5. To inspire a veneration for human life, and a horror at the shedding of human blood, let all those laws be repealed which authorize juries, judges, sheriffs, or hangmen to assume the resentments of individuals, and to commit murder in cold blood in any case whatever. . . .

6. To subdue that passion for war . . . militia laws should everywhere be repealed, and military dresses and military titles should be laid aside. . . .

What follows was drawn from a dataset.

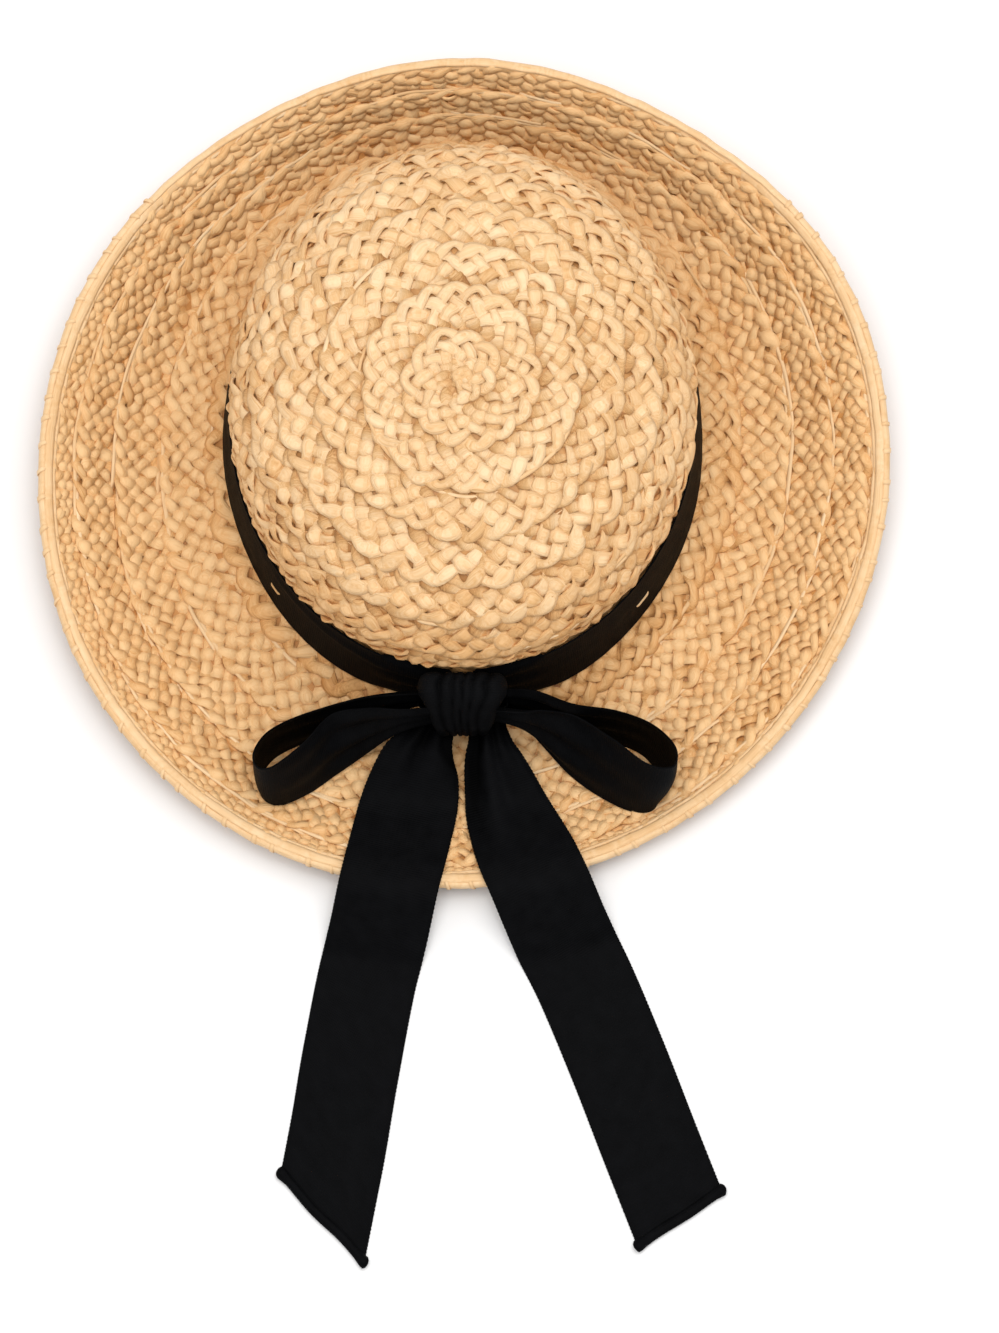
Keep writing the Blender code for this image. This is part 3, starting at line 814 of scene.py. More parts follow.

- 1925: Carrie Chapman Catt, founder of the League of Women Voters, at the Cause and Cure for War Conference, publicly suggested a cabinet-level Department of Peace and secretary of peace be established.
- 1926/1927: Kirby Page, author of A National Peace Department, wrote, published and distributed a proposal for a cabinet-level Department of Peace and secretary of peace.
- 1935: Senator Matthew M. Neely (D-West Virginia) wrote and introduced the first bill calling for the creation of a United States Department of Peace. Reintroduced in 1937 and 1939.
- 1943: Senator Alexander Wiley (R-Wisconsin) spoke on the Senate floor calling for the United States of America to become the first government in the world to have a secretary of peace.
- 1945: Representative Louis Ludlow (D-Indiana) re-introduced a bill, S. 1237, to create a United States Department of Peace.
- 1946: Senator Jennings Randolph (D-West Virginia) re-introduced a bill to create a United States Department of Peace.
- 1947: Representative Everett Dirksen (R-Illinois) introduced a bill for “A Peace Division in the State Department”.
- 1955 to 1968: Eighty-five Senate and House of Representative bills were introduced calling for a United States Department of Peace.
- 1969: Senator Vance Hartke (D-Indiana) and Representative Seymour Halpern (R-New York) re-introduced bills to create a U.S. Department of Peace in the House of Representatives and the Senate. The 14 Senate cosponsors of S. 953, the "Peace Act", included Birch Bayh (D-IN), Robert Byrd (D-WV), Alan Cranston (D-CA), Daniel Inouye (D-HI) and Edmund Muskie (D-ME). The 67 House cosponsors included Ed Koch of New York, Donald Fraser of Minnesota, and Abner Mikva of Illinois, as well as Republican Pete McCloskey of California. The bill would have established a cabinet-level called for the new department to develop "plans, policies and programs designed to foster peace," coordinate all U.S. government activities affecting "the preservation or promotion of peace," to cooperate with other governments in planning for peaceful conflict resolution, and promote the exchange of ideas between private parties in the U.S. and other countries. The bill further provided for establishment of an International Peace Institute that would train citizens for service, a Peace by Investment Corporation, and the transfer of agencies such as the Peace Corps, Agency for International Development, and the International Agricultural Development Service, to the new department. The bill received popular support from anti-war groups, Catholic and Baptist publications, author Norman Cousins, and others.
- 1979: Senator Spark Matsunaga (D-Hawaii) re-introduced a bill, S. 2103, "Department of Peace Organization Act of 1979" to create a U.S. Department of Peace.
- 2001: Representative Dennis Kucinich (D-Ohio) introduced a bill to create a U.S. Department of Peace. A version of this bill was introduced in each session of Congress from 2001 to 2011. The bill was cosponsored by 76 members of Congress in 2007. In July 2008, the first Republican cosponsor, Rep. Wayne Gilchrest (R-MD) signed on.
- 2005: Senator Mark Dayton (D-Minnesota) introduced legislation in the Senate to create a cabinet-level Department of Peace a week after Dennis Kucinich introduced a similar bill in the House.
- 2013: Representative Barbara Lee (D-California) introduced a substantially similar bill to the Kucinich bill.

==Support==

The Peace Alliance and the Student Peace Alliance organizations support the creation of a U.S. Department of Peace. Both are national nonprofit organizations and independent grassroots political movements that operate autonomously. The ongoing movement is supported by several members of Congress, the late former CBS Evening News anchor Walter Cronkite and author Marianne Williamson. Also joining the increasing list of national endorsements are Yoko Ono, Joaquin Phoenix, Frances Fisher and Willie Nelson. This movement actively lobbies for the endorsements of congressional leaders and is active in soliciting and receiving a growing list of bipartisan endorsements from city councils in California, Florida, Georgia, Illinois, Michigan, New Mexico and Ohio. Local grassroots chapters have been formed in all 50 states.

==Fiction==
The novel 1988 (a fictional work about the upcoming 1988 presidential election published in 1985) by then-Governor of Colorado Richard Lamm, includes a very similar proposal where the third-party presidential candidate in the novel proposes a cabinet-level Agency for U.S. Peace and Conflict Resolution with a secretary of peace who could challenge the secretary of defense when necessary.